## Work required
Emit an exact copy of the lines running from the start of the records to the line containing "handle_foot = 66.0", both included.
## begin Input data
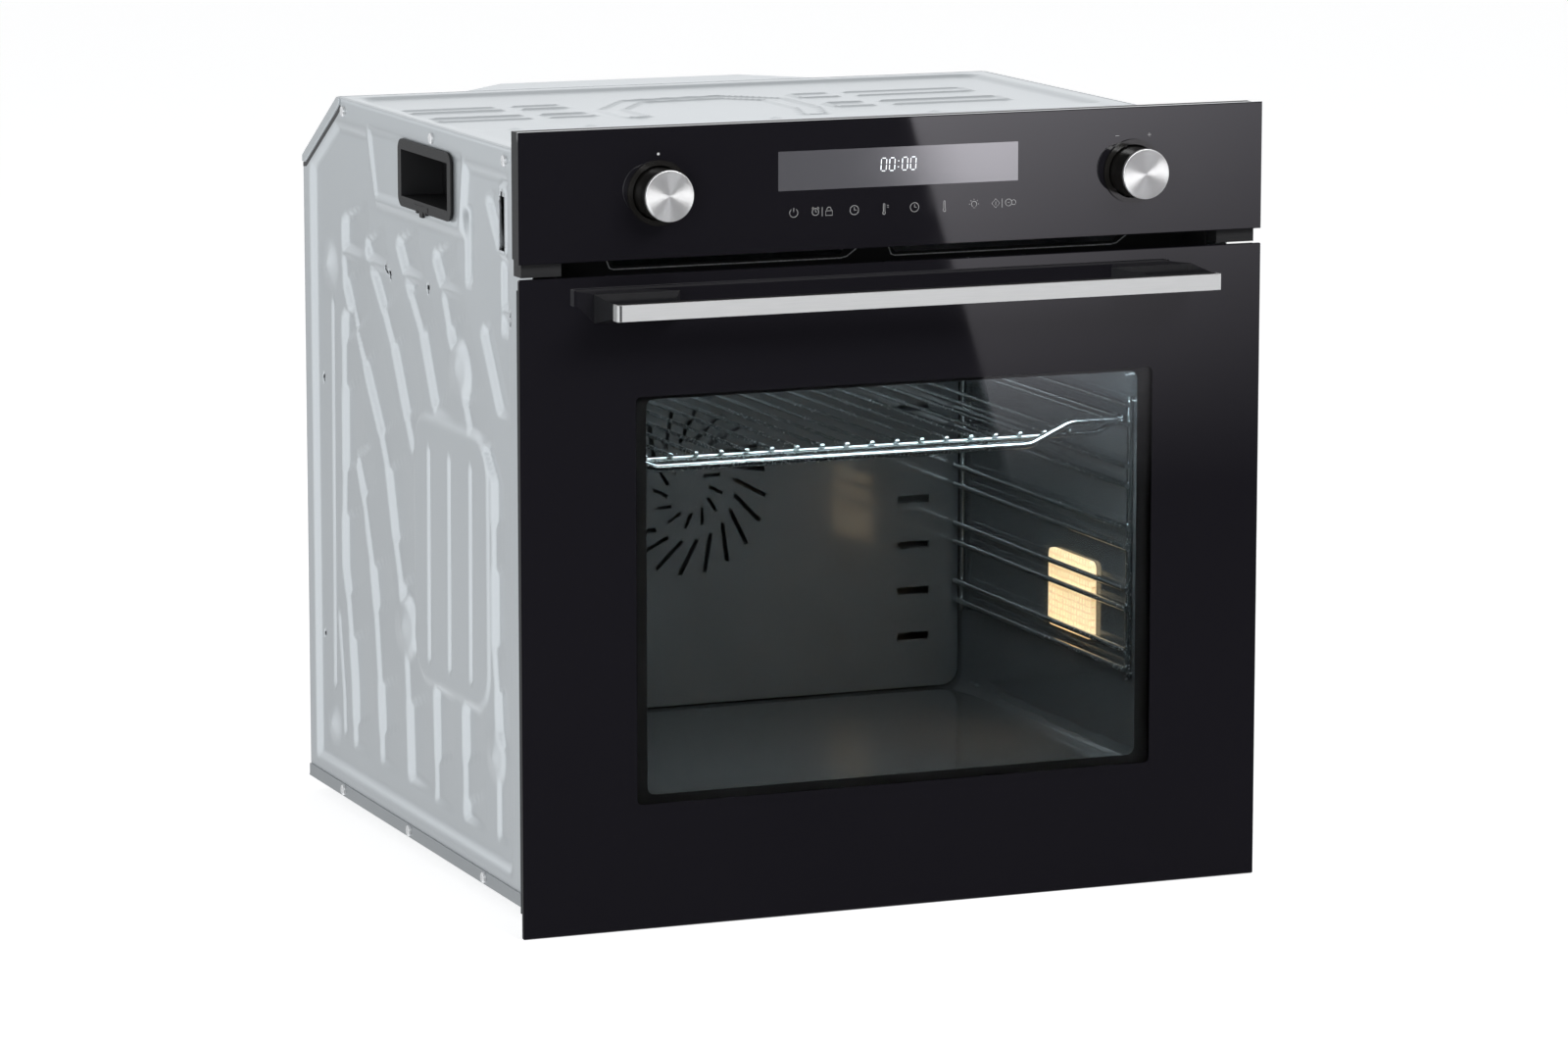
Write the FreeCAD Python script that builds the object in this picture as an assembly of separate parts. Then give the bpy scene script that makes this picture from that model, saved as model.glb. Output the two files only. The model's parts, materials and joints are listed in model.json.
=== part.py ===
import FreeCAD, Part
import math
import os

# A 60 cm built-in electric oven with a bottom-hinged door. Millimetres.
# X runs to the right of someone facing the door, Y to the rear, Z up.
# The origin is the centre of the base's underside, which rests on the cabinet's shelf.

# ---- driving dimensions: the front ----
front_overhang = 18.0      # how far the front stands past each side of the body
door_hollow = 18.0         # from the back of the front glass to the plane of the cabinet's front edges
panel_height = 96.0
panel_gap = 11.0           # air slot between the control panel and the door
door_height = 488.0
door_drop = 12.0           # the door hangs this far below the base
front_glass = 4.0

# ---- driving dimensions: the body ----
body_width = 559.0
body_height = 564.0
body_depth = 545.0
sheet = 1.0
rear_slope_depth = 89.0
rear_slope_drop = 53.0
tray_lip = 10.0
panel_dish = 3.5           # the middle of each side panel is pressed in this far

# ---- driving dimensions: the cavity ----
cavity_width = 480.0
cavity_height = 355.0
cavity_depth = 442.0
back_panel_depth = 415.0   # where the panel in front of the fan stands
cavity_floor = 60.0
cavity_corner = 14.0
wool = 20.0

# ---- driving dimensions: the door ----
side_profile_width = 28.0
side_profile_inset = 6.0   # from the glass's side edge
profile_wall = 2.0
door_rail_height = 22.0
inner_glass_thickness = 4.0
middle_glass_thickness = 3.0
pivot_ahead = 13.0         # pivot ahead of the cabinet plane
pivot_lift = 11.0          # pivot above the door's lower edge
pivot_pin = 2.5
handle_length = 481.0
handle_height = 12.0
handle_reach = 50.0
handle_below_top = 21.0
handle_bar_depth = 12.0
handle_foot = 66.0

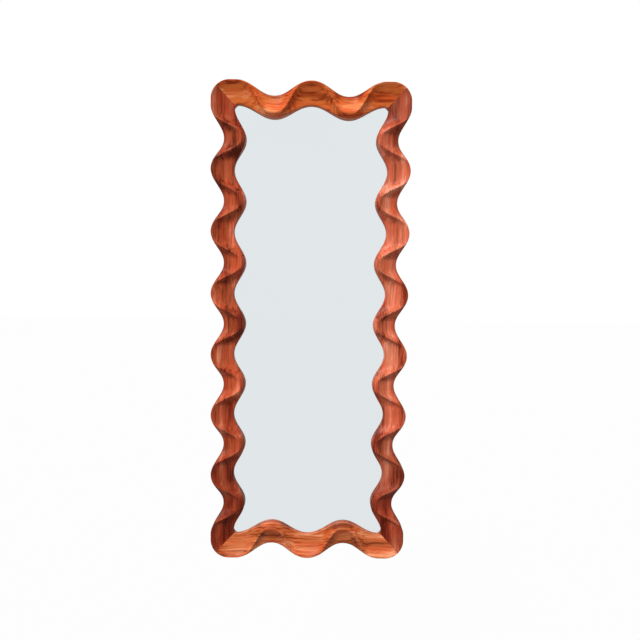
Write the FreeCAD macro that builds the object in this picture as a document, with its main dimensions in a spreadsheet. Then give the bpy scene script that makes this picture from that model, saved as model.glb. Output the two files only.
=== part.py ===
"""Tall wall mirror in a carved, wavy wooden frame.

Frame: X runs to the viewer's right, +Z is up and the glass faces -Y. The origin is the
middle of the wall plane, which the four rubber bumpers touch. Lengths are in millimetres.

Along each carved member the section changes with the wave: "along" is measured from the
member's middle, "inward" from the line that touches the outer lobes, and "depth" forward
from the back of the wood.
"""
import FreeCAD, Part
import math
import os

SIZES = {
    # the whole frame
    "overall_width": 700.0,
    "overall_height": 1700.0,
    "wood_depth": 52.0,
    # the wave of the four members
    "band_width": 79.0,
    "stile_waves": 7,
    "rail_waves": 2,
    "corner_lobe": 88.0,
    "stile_outer_wave": 43.0,
    "stile_inner_wave": 41.0,
    "rail_outer_wave": 47.0,
    "rail_inner_wave": 45.0,
    "outer_corner_radius": 66.0,
    "sight_corner_ease": 5.6,
    # the carved ridge: where it crosses the band, and how the scoops fall away from it
    "ridge_from_outer": 2.5,
    "ridge_from_inner": 14.0,
    "ridge_leaves_deg": 50.0,
    "ridge_arrives_deg": 155.0,
    "scoop_fall": 0.42,
    "scoop_hollow": 0.08,
    # the glass, its blocks and the board behind it
    "glass_thickness": 5.0,
    "glass_lap": 12.5,
    "glass_edge_gap": 3.0,
    "glass_arris": 0.6,
    "block_length": 50.0,
    "block_spread": 170.0,
    "side_block_spread": 430.0,
    "board_thickness": 6.0,
    "board_edge_gap": 1.0,
    "board_slack": 0.4,
    # dowels across the mitres
    "dowel_diameter": 8.0,
    "dowel_length": 36.0,
    "dowel_depth": 14.0,
    "dowel_inset": 34.0,
    "dowel_pitch": 18.0,
    "dowel_bevel": 1.0,
    "glue_gap": 0.05,
    # steel angle plates let in over the mitres
    "plate_inset": 35.0,
    "plate_leg": 88.0,
    "plate_width": 18.0,
    "plate_thickness": 2.0,
    "plate_round": 4.0,
    "plate_fit": 0.2,
    "plate_first_screw": 47.0,
    "plate_screw_pitch": 30.0,
    # screws
    "flat_screw_shank": 3.5,
    "flat_screw_head": 7.0,
    "flat_screw_length": 17.0,
    "pan_screw_shank": 3.5,
    "pan_screw_head": 7.5,
    "pan_screw_rise": 2.2,
    "pan_screw_length": 15.0,
    "screw_point": 3.0,
    "screw_tip": 0.9,
    "cross_span": 3.8,
    "cross_width": 0.9,
    "cross_depth": 1.0,
    "hole_play": 0.15,
    # turn buttons that hold the board
    "button_length": 36.0,
    "button_width": 12.0,
    "button_thickness": 1.6,
    "button_play": 0.2,
    "button_pivot": 50.0,
    # strap hangers with a swinging ring
    "strap_width": 13.0,
    "strap_length": 46.0,
    "strap_thickness": 2.4,
    "strap_inset": 30.0,
    "strap_first_screw": 14.0,
    "strap_screw_pitch": 22.0,
    "eye_wall": 1.2,
    "ring_wire": 3.5,
    "ring_play": 0.15,
    "ring_width": 25.0,
    "ring_reach": 28.0,
    "ring_bend": 4.0,
    "ring_lean_deg": 2.0,
    # rubber bumpers that meet the wall
    "bumper_diameter": 18.0,
    "bumper_height": 8.0,
    "bumper_bevel": 1.5,
    "bumper_inset": 20.0,
    # how far a cutter runs past the face that it cuts through
    "overshoot": 1.0,
}

SECTIONS_PER_WAVE = 16
SECTIONS_PER_CORNER = 8

# each member: the way from its outer line to the glass, as a turn about Y from straight up
MEMBER_TURNS = {"bottom_rail": 0.0, "left_stile": 90.0, "top_rail": 180.0, "right_stile": 270.0}
CORNER_TURNS = {"bottom_right": 0.0, "bottom_left": 90.0, "top_left": 180.0, "top_right": 270.0}

AXIS_X = FreeCAD.Vector(1, 0, 0)
AXIS_Y = FreeCAD.Vector(0, 1, 0)
AXIS_Z = FreeCAD.Vector(0, 0, 1)
QUARTER_TURN = 90.0
SAME_PLACE = 0.01

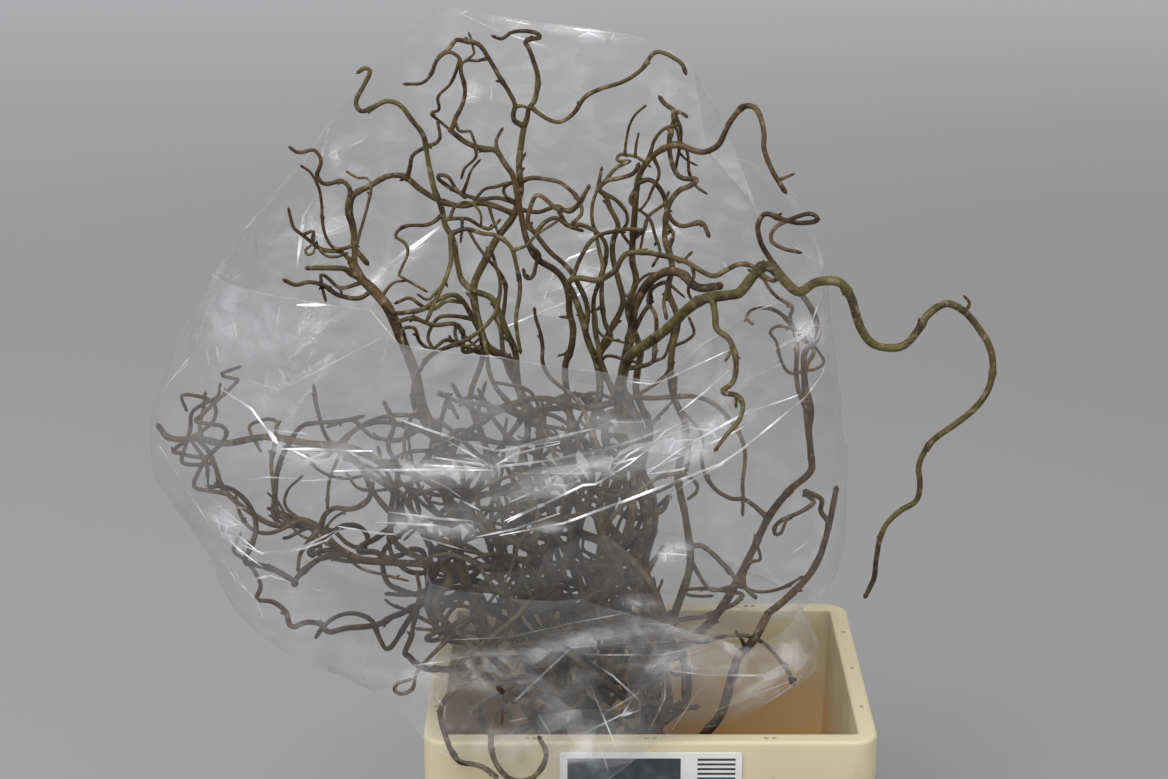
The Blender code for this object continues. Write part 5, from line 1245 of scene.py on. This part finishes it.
class Wood:
    """Points, faces and attributes of one stem with its twigs and buds."""

    def __init__(self, draw):
        self.points, self.faces, self.green, self.bud, self.shade = [], [], [], [], []
        self.dark = 0.0
        self.draw = draw

    def rings(self, centres, frames, radii, sides, green, bud):
        """Joins rings of points into a skin, closed at both ends."""
        turns = np.linspace(0, 2 * math.pi, sides, endpoint=False)
        circle = np.stack([np.cos(turns), np.sin(turns)], axis=1)
        skin = centres[:, None, :] + radii[..., None] * np.einsum("ka,iac->ikc", circle, frames)
        first, count = len(self.points), len(centres)
        self.points += [tuple(p) for p in skin.reshape(-1, 3)]
        self.green += [green] * (count * sides)
        self.bud += [bud] * (count * sides)
        self.shade += [self.dark] * (count * sides)
        for i in range(count - 1):
            low, high = first + i * sides, first + (i + 1) * sides
            for k in range(sides):
                on = (k + 1) % sides
                self.faces.append((low + k, low + on, high + on, high + k))
        self.faces.append(tuple(range(first + sides - 1, first - 1, -1)))
        last = first + (count - 1) * sides
        self.faces.append(tuple(range(last, last + sides)))

    def limb(self, line, green):
        """A stem or twig: knobbly, thicker at its buds and where it leaves its parent."""
        draw = self.draw
        path, radii = finer(line["points"], line["radii"])
        radii = radii * GIRTH
        # Painted shade on twigs that lie deep in the bunch
        self.dark = line.get("dark", 0.0)
        onward, frames = carried_frames(path)
        along = np.concatenate([[0], np.cumsum(np.linalg.norm(np.diff(path, axis=0), axis=1))])
        is_twig = line["parent"] is not None
        if is_twig:
            radii = radii * (1 + FORK_GROWTH * np.exp(-along / FORK_REACH))
        spacing = TWIG_BUDS if is_twig else STEM_BUDS
        knots, at = [], draw.uniform(*spacing)
        while at < along[-1] - 0.006:
            knots.append(at)
            at += draw.uniform(*spacing)
        for knot in knots:
            radii = radii * (1 + draw.uniform(*KNOT_GROWTH) * np.exp(-((along - knot) / KNOT_REACH) ** 2))
        sides = TWIG_SIDES if is_twig else STEM_SIDES
        count = len(path) // 4 + 3
        rough = np.array([[draw.gauss(0, ROUGHNESS_OF_GIRTH) for _ in range(sides)] for _ in range(count)])
        rows = np.linspace(0, len(rough) - 1.001, len(path))
        low = rows.astype(int)
        rough = rough[low] + (rough[low + 1] - rough[low]) * (rows - low)[:, None]
        self.rings(path, frames, radii[:, None] * (1 + rough), sides, green, 0.0)
        turn = draw.uniform(0, 2 * math.pi)
        for knot in knots:
            i = int(np.searchsorted(along, knot))
            turn += math.pi + draw.gauss(0, 0.5)
            outward = math.cos(turn) * frames[i][0] + math.sin(turn) * frames[i][1]
            size = draw.uniform(0.7, 1.25)
            heading = 1.1 * onward[i] + outward
            place = path[i] + outward * radii[i] * 0.8
            self.bud_at(place, heading, BUD_LENGTH * size, BUD_RADIUS * size, green)
        place = path[-1] - onward[-1] * END_BUD_SUNK
        self.bud_at(place, onward[-1], END_BUD_LENGTH, radii[-1] * 1.10, green)

    def bud_at(self, place, heading, length, radius, green):
        """A pointed bud."""
        heading = heading / np.linalg.norm(heading)
        shares = np.array([0.0, 0.25, 0.5, 0.78, 1.0])
        centres = place + heading * (shares * length)[:, None]
        _, frames = carried_frames(centres)
        radii = radius * np.array([0.75, 1.0, 0.92, 0.5, 0.08])
        self.rings(centres, frames, np.repeat(radii[:, None], 6, axis=1), 6, green, 1.0)


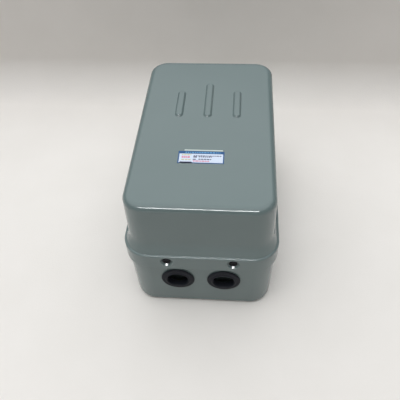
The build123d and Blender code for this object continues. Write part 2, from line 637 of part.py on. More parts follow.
## end Input data
## Answer to the problem
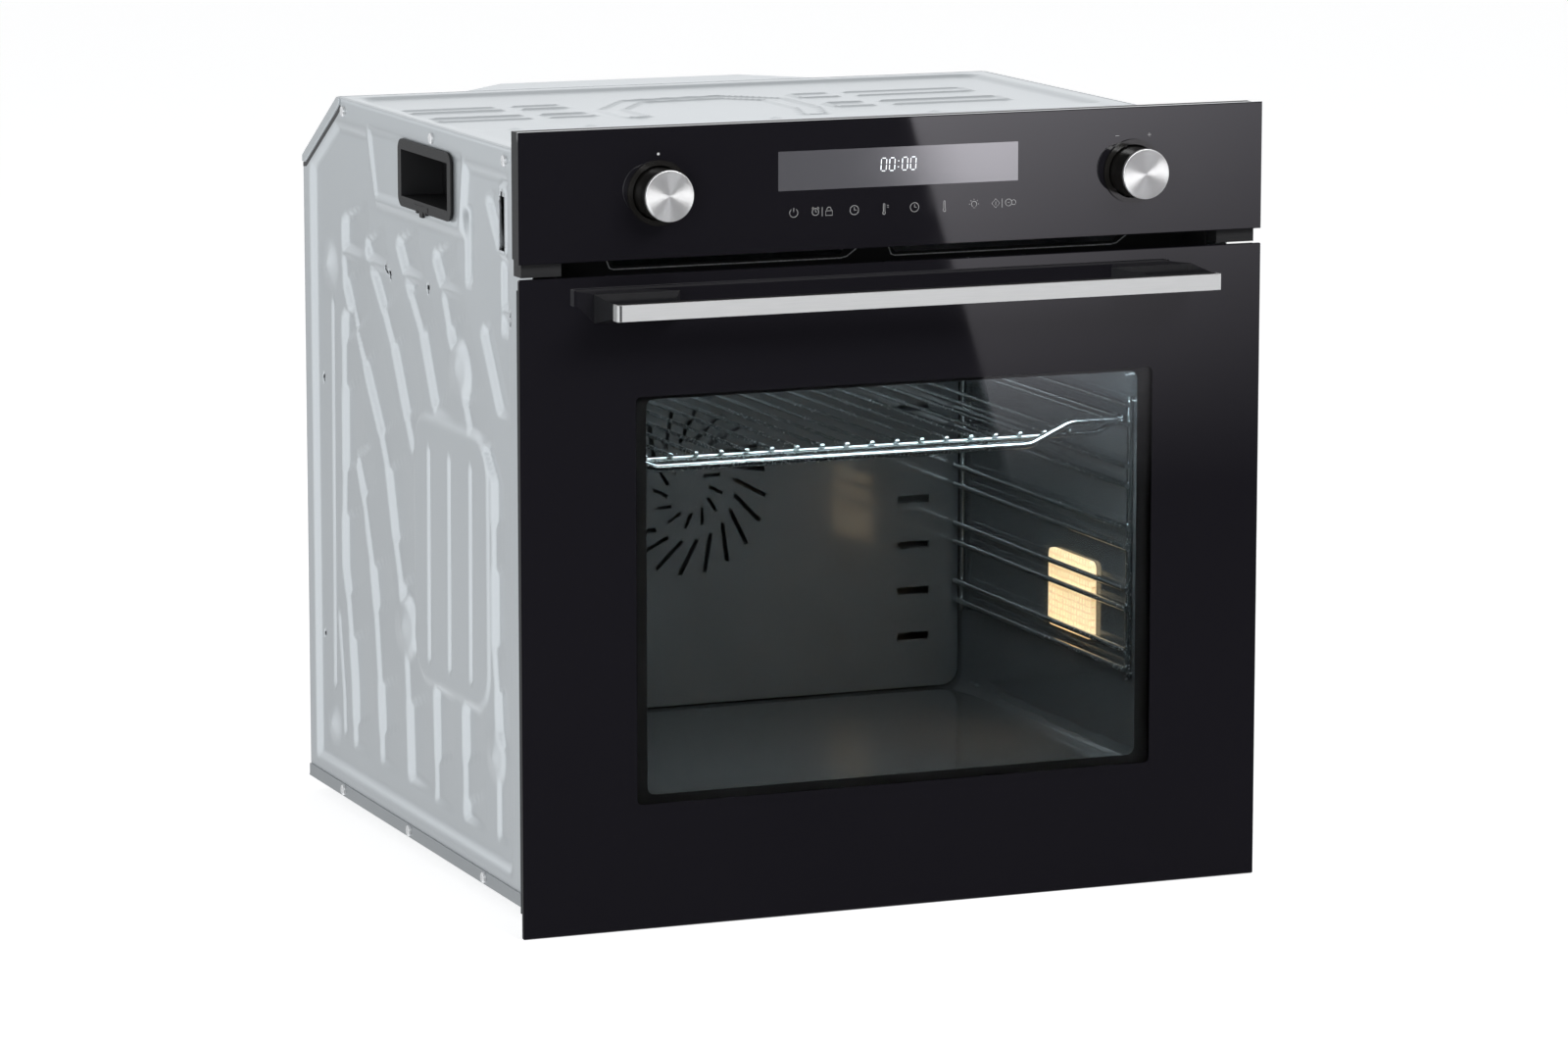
Write the FreeCAD Python script that builds the object in this picture as an assembly of separate parts. Then give the bpy scene script that makes this picture from that model, saved as model.glb. Output the two files only. The model's parts, materials and joints are listed in model.json.
=== part.py ===
import FreeCAD, Part
import math
import os

# A 60 cm built-in electric oven with a bottom-hinged door. Millimetres.
# X runs to the right of someone facing the door, Y to the rear, Z up.
# The origin is the centre of the base's underside, which rests on the cabinet's shelf.

# ---- driving dimensions: the front ----
front_overhang = 18.0      # how far the front stands past each side of the body
door_hollow = 18.0         # from the back of the front glass to the plane of the cabinet's front edges
panel_height = 96.0
panel_gap = 11.0           # air slot between the control panel and the door
door_height = 488.0
door_drop = 12.0           # the door hangs this far below the base
front_glass = 4.0

# ---- driving dimensions: the body ----
body_width = 559.0
body_height = 564.0
body_depth = 545.0
sheet = 1.0
rear_slope_depth = 89.0
rear_slope_drop = 53.0
tray_lip = 10.0
panel_dish = 3.5           # the middle of each side panel is pressed in this far

# ---- driving dimensions: the cavity ----
cavity_width = 480.0
cavity_height = 355.0
cavity_depth = 442.0
back_panel_depth = 415.0   # where the panel in front of the fan stands
cavity_floor = 60.0
cavity_corner = 14.0
wool = 20.0

# ---- driving dimensions: the door ----
side_profile_width = 28.0
side_profile_inset = 6.0   # from the glass's side edge
profile_wall = 2.0
door_rail_height = 22.0
inner_glass_thickness = 4.0
middle_glass_thickness = 3.0
pivot_ahead = 13.0         # pivot ahead of the cabinet plane
pivot_lift = 11.0          # pivot above the door's lower edge
pivot_pin = 2.5
handle_length = 481.0
handle_height = 12.0
handle_reach = 50.0
handle_below_top = 21.0
handle_bar_depth = 12.0
handle_foot = 66.0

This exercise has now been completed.